__EXERCISE BRIEF__
Your task is to write out the complete listing exactly as it is shown.

== == ==

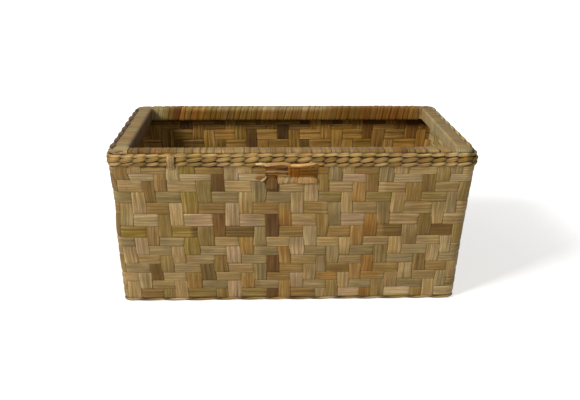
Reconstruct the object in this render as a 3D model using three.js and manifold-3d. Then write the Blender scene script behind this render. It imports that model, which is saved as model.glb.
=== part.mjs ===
// Cattail leaf storage basket with an open top. Millimetres, +Z up.
// A floor mat turns up into flat stakes all round. Leaf hoops are woven round the stakes, over two
// and under two, and each row steps one stake along from the row above, which draws the twill.
// A batten frame wrapped in leaf lies inside the top of the wall. Two twined rows border it
// outside, one twined row ties the foot, and the front has a hand slot under the border.
// The origin is under the middle of the floor, +X runs along the length, and the slot faces -Y.

import * as THREE from "three";
import { mergeVertices } from "three/addons/utils/BufferGeometryUtils.js";
import Module from "manifold-3d";

const manifold = await Module();
manifold.setup();

// Overall size, over the border and up to the rim
const overallLength = 406;
const overallDepth = 256;
const overallHeight = 178;

// Wall, which leans out from the foot to the border
const wallLean = 10.3;
const cornerRadius = 10;
const leafThickness = 0.8;
const floorThickness = 2.4;
const floorLip = 0.3;

// Room between neighbours that lie on each other
const clearance = 0.3;

// Weave: stakes on the long and short sides, and how far they sit along from the corner, in stakes
const longSideStakes = 27;
const shortSideStakes = 17;
const stakesPastCorner = 0.2;
const crossingRun = 0.25;
const rowGap = 0.4;

// Rows of hoops, counted down from the border
const narrowRows = 2;
const narrowRowHeight = 6.8;
const wideRows = 5;
const wideRowHeight = 13.5;
const footRows = 7;

// Hand slot, which takes the place of the narrow rows over a few stakes of the front
const slotFirstStake = 11;
const slotStakes = 4;
const bindingThickness = 1.2;
const bindingHeight = 6;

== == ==

__WRITTEN ANSWER__
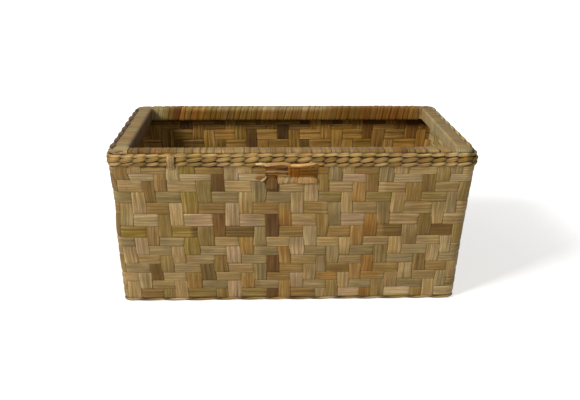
Reconstruct the object in this render as a 3D model using three.js and manifold-3d. Then write the Blender scene script behind this render. It imports that model, which is saved as model.glb.
=== part.mjs ===
// Cattail leaf storage basket with an open top. Millimetres, +Z up.
// A floor mat turns up into flat stakes all round. Leaf hoops are woven round the stakes, over two
// and under two, and each row steps one stake along from the row above, which draws the twill.
// A batten frame wrapped in leaf lies inside the top of the wall. Two twined rows border it
// outside, one twined row ties the foot, and the front has a hand slot under the border.
// The origin is under the middle of the floor, +X runs along the length, and the slot faces -Y.

import * as THREE from "three";
import { mergeVertices } from "three/addons/utils/BufferGeometryUtils.js";
import Module from "manifold-3d";

const manifold = await Module();
manifold.setup();

// Overall size, over the border and up to the rim
const overallLength = 406;
const overallDepth = 256;
const overallHeight = 178;

// Wall, which leans out from the foot to the border
const wallLean = 10.3;
const cornerRadius = 10;
const leafThickness = 0.8;
const floorThickness = 2.4;
const floorLip = 0.3;

// Room between neighbours that lie on each other
const clearance = 0.3;

// Weave: stakes on the long and short sides, and how far they sit along from the corner, in stakes
const longSideStakes = 27;
const shortSideStakes = 17;
const stakesPastCorner = 0.2;
const crossingRun = 0.25;
const rowGap = 0.4;

// Rows of hoops, counted down from the border
const narrowRows = 2;
const narrowRowHeight = 6.8;
const wideRows = 5;
const wideRowHeight = 13.5;
const footRows = 7;

// Hand slot, which takes the place of the narrow rows over a few stakes of the front
const slotFirstStake = 11;
const slotStakes = 4;
const bindingThickness = 1.2;
const bindingHeight = 6;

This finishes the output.